T O H E R

by - December 15, 2017

" drop the act, I know you. "
To the girl who befriended me when I was 15.

To the only girl that had my full support, my trust and a view of my bare soul.
 You were the only person to actually notice my pain, to understand me, to help me when I hit rock bottom. You were the only I let in, the one I turn to when my head had finally consumed me. You understood the pain, I know you do because you've been through it too. The only one I've got when the world caved in on me. You saw me at my worst, at my desperate of times, my helplessness, my worthlessness, my self hatred, my self destructive methods, you saw it all. I trusted you with it. 

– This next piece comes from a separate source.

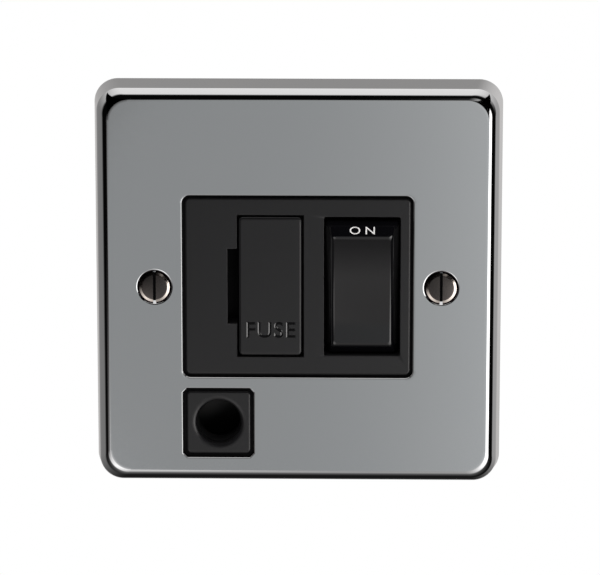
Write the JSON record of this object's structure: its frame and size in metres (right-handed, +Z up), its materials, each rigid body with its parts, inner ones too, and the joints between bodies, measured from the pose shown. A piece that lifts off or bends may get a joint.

3 years later, and you broke it.
 I always heard of how people say that you can't be trusted, you were selfish, you hurt people in a way that it could break them but I never did believe it. It was just rumors, right? I know that you're not that bad. But you proved me wrong. You lay it out in the public for people to judge me. My secrets, the parts of me that were ugly, you just couldn't be a friend, can you? You were a 'friend' to me just because I could be the hot topic for your gossips with your sister, didn't you? For your mothers and fathers and the whole family, right? You threw my dirty laundry out as if it couldn't affect me at all. I trusted you and I thought you were my only true friend, but you plunge that knife deeper on my back. I should've known from the way your sister looked at me, judging me as if I'm something disgusting. Your mouth, is the reason my name is tainted in dirt. Your goddamn mouth that just couldn't be kept shut. 

But tell me, did it make you feel better about yourself by bringing other people down? Did it make you feel better after you cheated on your boyfriend and left him as if he meant nothing for you? Did it make you feel better after you stole your best friend's boyfriend just to keep the fun? Did it make you feel better when you gave snide remarks about other people just because of your own insecurities? Did it make you feel better about the scars on your hand when you compare it to mine? Did it make you feel better about yourself when you blabbed about it to your whole family because you could finally make them see you're a whole lot better than my pathetic ass? Tell me. 
 You think you're an inspiring woman just because you tweeted a quote that had people awed for you. You think you're the cool girl when you throw around insults to other people, brag about the wrong doings you have done to hurt other people. You think you're everything that people need in their life, but you're the exact opposite. You talk about being open minded when you're the biggest hypocrite of it all. You were selfish in so many hurtful ways. And god, I pray that you find a way to fix it all. 

You helped me, I can never deny that. But fuck you for all the things you did just to make yourself feel better. fuck you.

To the girl who I look up to when I was 15, fuck you because I finally know how you really are. I know what you did, and I hope that you're finally a better version of yourself. But your past mistakes will come to haunt you. You deserve whatever you get because that's what you've been giving.


yours truly,
the woman who's strong enough to say goodbye.